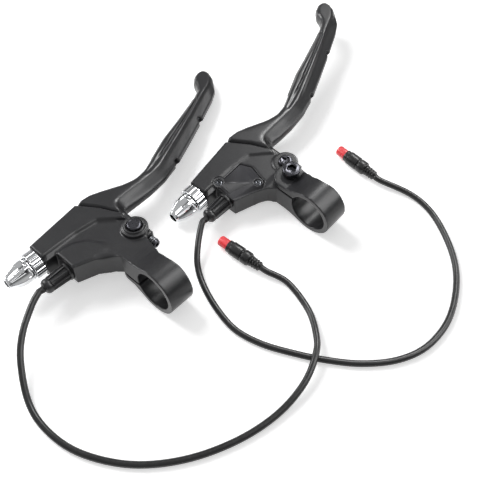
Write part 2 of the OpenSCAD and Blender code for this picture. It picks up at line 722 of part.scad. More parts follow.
module gland_nut() {
    tail_r = cord_d / 2 + 2;
    color("#262627")
        along_x([-pod_in, gland_y, -gland_drop])
            rotate([180, 0, 0])
                difference() {
                    union() {
                        translate([0, 0, -gland_spigot])
                            cylinder(h = gland_spigot, r = gland_thread);
                        cylinder(h = 1.6, r = gland_d / 2);
                        cylinder(h = gland_l, r1 = gland_d / 2 - 0.7, r2 = tail_r - 0.3);
                        translate([0, 0, gland_l - 2.4])
                            cylinder(h = 2.4, r1 = tail_r + 0.2, r2 = tail_r - 0.6);
                        for (k = [0:9])
                            rotate(36 * k)
                                translate([tail_r - 1, -0.4, 1])
                                    cube([gland_d / 2 - tail_r + 0.4, 0.8, gland_l * 0.55]);
                    }
                    translate([0, 0, -gland_spigot - over])
                        cylinder(h = gland_l + gland_spigot + 2 * over, r = cord_d / 2 + 0.1);
                }
}
module gland_seal() {
    color("#1f1f20")
        along_x(gland_end)
            cylinder(h = seal_l + 6, r = cord_d / 2 + fit);
}

// Cord and its connector
module plug_solid(rings) {
    rotate([0, 90, 0])
        rotate_extrude()
            polygon(rings);
}
module plug_insert() {
    r = insert_d / 2;
    color("#ee4a4c")
        difference() {
            plug_solid([[0, 0], [r - 0.7, 0], [r, 0.8], [r, insert_l], [r - 1.4, insert_l],
                [r - 1.4, insert_l + 3], [0, insert_l + 3]]);
            along_x([-over, 0, 0])
                cylinder(h = insert_l - 1, r = r - 1);
            translate([-over, -0.5, r - 0.4])
                cube([insert_l - 1, 1, 1]);
        }
}
module plug_contacts() {
    color("#c9a24a")
        for (k = [0:2])
            rotate([120 * k, 0, 0])
                along_x([0.9, 0, 1])
                    cylinder(h = insert_l - 1.9, r = 0.35);
}
module plug_collar() {
    r = insert_d / 2;
    color("#202021")
        plug_solid([[r - 1.3, insert_l], [plug_d / 2 - 0.5, insert_l], [plug_d / 2 - 0.2,
            insert_l + 0.4], [plug_d / 2 - 0.2, insert_l + collar_l], [r - 1.3,
            insert_l + collar_l]]);
}
module plug_body() {
    r = plug_d / 2;
    x0 = insert_l + collar_l;
    groove = x0 + (plug_l - relief_l - x0) * 0.55;
    neck_r = cord_d / 2 + 1.3;
    color("#262627")
        plug_solid(concat([[0, insert_l + 3], [insert_d / 2 - 1.4, insert_l + 3],
            [insert_d / 2 - 1.4, x0], [r - 0.3, x0], [r, x0 + 0.4], [r, groove],
            [r - 0.7, groove], [r - 0.7, groove + 1], [r, groove + 1], [r, plug_l - relief_l - 1],
            [r - 0.8, plug_l - relief_l]],
            [for (k = [0:3]) for (q = [[0, -0.5], [0.3, 0], [1.1, 0], [1.4, -0.7]])
                [r - 1 + q[1] - k * (r - 1 - neck_r) / 4, plug_l - relief_l + 0.2 + q[0] + k * 1.7]],
            [[cord_d / 2, plug_l], [0, plug_l]]));
}
module cord(route, start, start_dir, plug_at, plug_turn) {
    plug_dir = [cos(plug_turn), sin(plug_turn), 0];
    end = plug_at + plug_l * plug_dir;
    color("#232324")
        tube(concat([start, start + 2 * start_dir],
            smooth(route, 2), [end + 4 * plug_dir, end]), cord_d / 2);
}

module left_lever() {
    translate(left_at)
        rotate(left_turn)
            children();
}
module right_lever() {
    translate(right_at)
        rotate(right_turn)
            mirror([0, 0, 1])
                children();
}
module left_plug() {
    translate(left_plug_at)
        rotate(left_plug_turn)
            children();
}
module right_plug() {
    translate(right_plug_at)
        rotate(right_plug_turn)
            children();
}
module left_cord() {
    cord(shifted(left_route, pair_shift), left_at + turned(left_turn, gland_end),
        turned(left_turn, [-1, 0, 0]), left_plug_at, left_plug_turn);
}
module right_cord() {
    cord(shifted(right_route, pair_shift),
        right_at + turned(right_turn, [gland_end[0], gland_end[1], -gland_end[2]]),
        turned(right_turn, [-1, 0, 0]), right_plug_at, right_plug_turn);
}

left_lever() housing();  // left_housing
left_lever() clamp_bolt();  // left_clamp_bolt
left_lever() pivot_pin();  // left_pivot_pin
left_lever() pivot_screw();  // left_pivot_screw
left_lever() pivot_bush();  // left_pivot_bush
left_lever() return_spring();  // left_return_spring
left_lever() blade();  // left_blade
left_lever() grip_inlay();  // left_grip_inlay
left_lever() inlay_screws();  // left_inlay_screws
left_lever() barrel_adjuster();  // left_barrel_adjuster
left_lever() lock_nut();  // left_lock_nut
left_lever() adjust_screw();  // left_adjust_screw
left_lever() adjust_washer();  // left_adjust_washer
left_lever() adjust_spring();  // left_adjust_spring
left_lever() switch_module();  // left_switch_module
left_lever() switch_plunger();  // left_switch_plunger
left_lever() plunger_spring();  // left_plunger_spring
left_lever() switch_cover();  // left_switch_cover
left_lever() cover_screws();  // left_cover_screws
left_lever() gland_nut();  // left_gland_nut
left_lever() gland_seal();  // left_gland_seal
left_cord();
left_plug() plug_body();  // left_plug_body
left_plug() plug_collar();  // left_plug_collar
left_plug() plug_insert();  // left_plug_insert
left_plug() plug_contacts();  // left_plug_contacts
right_lever() housing();  // right_housing
right_lever() clamp_bolt();  // right_clamp_bolt
right_lever() pivot_pin();  // right_pivot_pin
right_lever() pivot_screw();  // right_pivot_screw
right_lever() pivot_bush();  // right_pivot_bush
right_lever() return_spring();  // right_return_spring
right_lever() blade();  // right_blade
right_lever() grip_inlay();  // right_grip_inlay
right_lever() inlay_screws();  // right_inlay_screws
right_lever() barrel_adjuster();  // right_barrel_adjuster
right_lever() lock_nut();  // right_lock_nut
right_lever() adjust_screw();  // right_adjust_screw
right_lever() adjust_washer();  // right_adjust_washer
right_lever() adjust_spring();  // right_adjust_spring
right_lever() switch_module();  // right_switch_module
right_lever() switch_plunger();  // right_switch_plunger
right_lever() plunger_spring();  // right_plunger_spring
right_lever() switch_cover();  // right_switch_cover
right_lever() cover_screws();  // right_cover_screws
right_lever() gland_nut();  // right_gland_nut
right_lever() gland_seal();  // right_gland_seal
right_cord();
right_plug() plug_body();  // right_plug_body
right_plug() plug_collar();  // right_plug_collar
right_plug() plug_insert();  // right_plug_insert
right_plug() plug_contacts();  // right_plug_contacts
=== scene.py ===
"""Looks of a pair of handlebar brake levers with switch cords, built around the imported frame.

The left lever lies top face up and the right one underside up. Every piece is made once in the
left lever's own frame, in millimetres: X along the handlebar towards the blade tip, Y from the
handlebar towards the blade, Z out of the top face. It is then copied to both levers, mirrored
for the right one.
"""

import logging
import math
from collections.abc import Callable, Sequence
from dataclasses import dataclass
from enum import Enum

import bpy
from mathutils import Matrix, Vector
from mathutils.bvhtree import BVHTree


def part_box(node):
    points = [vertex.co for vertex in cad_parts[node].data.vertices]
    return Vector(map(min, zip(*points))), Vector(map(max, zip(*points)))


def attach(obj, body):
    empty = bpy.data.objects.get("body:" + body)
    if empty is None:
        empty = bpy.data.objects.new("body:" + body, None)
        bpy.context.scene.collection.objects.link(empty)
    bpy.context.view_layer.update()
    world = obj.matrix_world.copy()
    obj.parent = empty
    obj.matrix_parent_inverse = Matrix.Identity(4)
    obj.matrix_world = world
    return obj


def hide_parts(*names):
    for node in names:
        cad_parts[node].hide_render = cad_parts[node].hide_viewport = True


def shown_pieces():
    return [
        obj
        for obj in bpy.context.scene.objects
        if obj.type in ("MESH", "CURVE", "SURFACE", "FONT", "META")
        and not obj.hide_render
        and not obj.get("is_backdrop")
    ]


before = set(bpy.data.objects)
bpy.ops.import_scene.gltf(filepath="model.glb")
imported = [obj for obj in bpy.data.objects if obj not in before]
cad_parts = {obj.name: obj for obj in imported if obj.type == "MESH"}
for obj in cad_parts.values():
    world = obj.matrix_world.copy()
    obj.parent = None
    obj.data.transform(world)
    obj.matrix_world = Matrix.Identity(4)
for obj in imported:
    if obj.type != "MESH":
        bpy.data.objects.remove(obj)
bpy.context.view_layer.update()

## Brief
In the listing above, locate the line containing "right_cord();" and the line containing "points = [vertex.co", then transcribe both and every line between them verbatim.

## Worked solution
right_cord();
right_plug() plug_body();  // right_plug_body
right_plug() plug_collar();  // right_plug_collar
right_plug() plug_insert();  // right_plug_insert
right_plug() plug_contacts();  // right_plug_contacts
=== scene.py ===
"""Looks of a pair of handlebar brake levers with switch cords, built around the imported frame.

The left lever lies top face up and the right one underside up. Every piece is made once in the
left lever's own frame, in millimetres: X along the handlebar towards the blade tip, Y from the
handlebar towards the blade, Z out of the top face. It is then copied to both levers, mirrored
for the right one.
"""

import logging
import math
from collections.abc import Callable, Sequence
from dataclasses import dataclass
from enum import Enum

import bpy
from mathutils import Matrix, Vector
from mathutils.bvhtree import BVHTree


def part_box(node):
    points = [vertex.co for vertex in cad_parts[node].data.vertices]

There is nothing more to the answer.